Hammered steel is prized more highly than rolled steel by many fine tool-makers, but authorities do not agree on this point. It is generally conceded, however, that the best tools can be made from forgings if the heating and hammering have been correctly done. The steel should be heated uniformly throughout, and hammered carefully, with heavy blows at first. Lighter blows should follow, and, when the piece passes from low red to black, great care is needed to avoid crushing the grain. Steel properly heated and hammered has a close, fine grain.
It is advisable, when cutting a piece of stock from a steel bar, to use a cutting tool of some description, such as a saw or cutting-off tool. It is decidedly poor practice to weaken the bar with a cold chisel and then to break it by a sudden blow. This process so disarranges the particles of steel that they do not assume their proper relations with one another when hardened. If it is necessary to cut the steel with a chisel, it is best to heat the bar to a red heat, as in this condition the steel may be cut off without injury.
When centering, care should be taken that the center-punch mark is exactly in the center of the piece on each end, so that an equal amount of the decarbonized material will be turned from all parts of the piece, Fig. 10. If centered as shown in Fig. 11, the decarbonized portion will be entirely removed on the side marked B, and will not be removed on the side marked A; consequently, when the piece is hardened, the side marked B will be hard, while the opposite side A will be soft, or at least not so hard as B.

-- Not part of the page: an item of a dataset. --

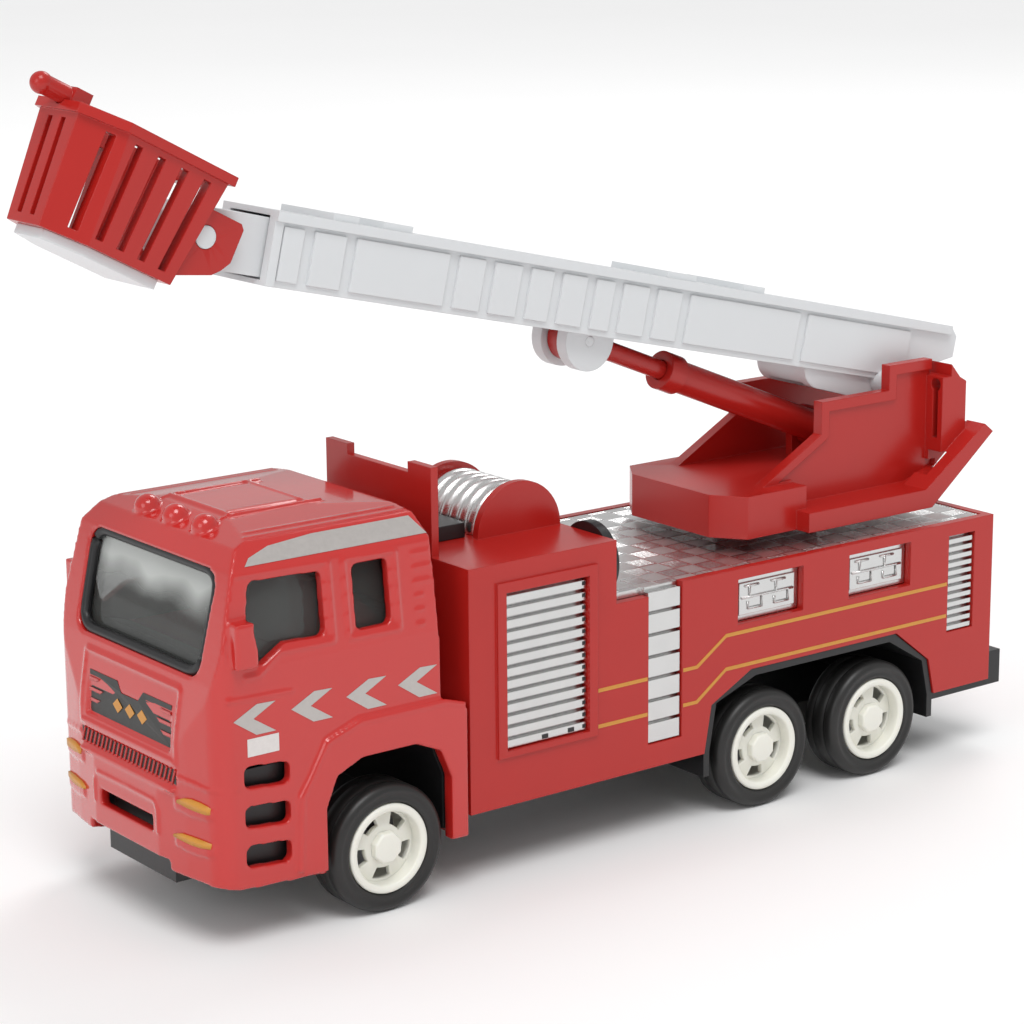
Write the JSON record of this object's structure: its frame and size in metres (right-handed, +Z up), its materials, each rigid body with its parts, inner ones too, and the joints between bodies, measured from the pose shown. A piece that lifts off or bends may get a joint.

Fig. 10. Effect of Proper Centering.
Fig. 11. Effect of Improper Centering.
A piece of tool steel that is to be hardened should never be straightened when cold as it is almost sure to spring when hardened. If it is bent too much to remove all the decarbonized steel when turning to size, it is best, generally speaking, to take another piece of stock. But if the bent piece must be used, heat it to a red heat and straighten.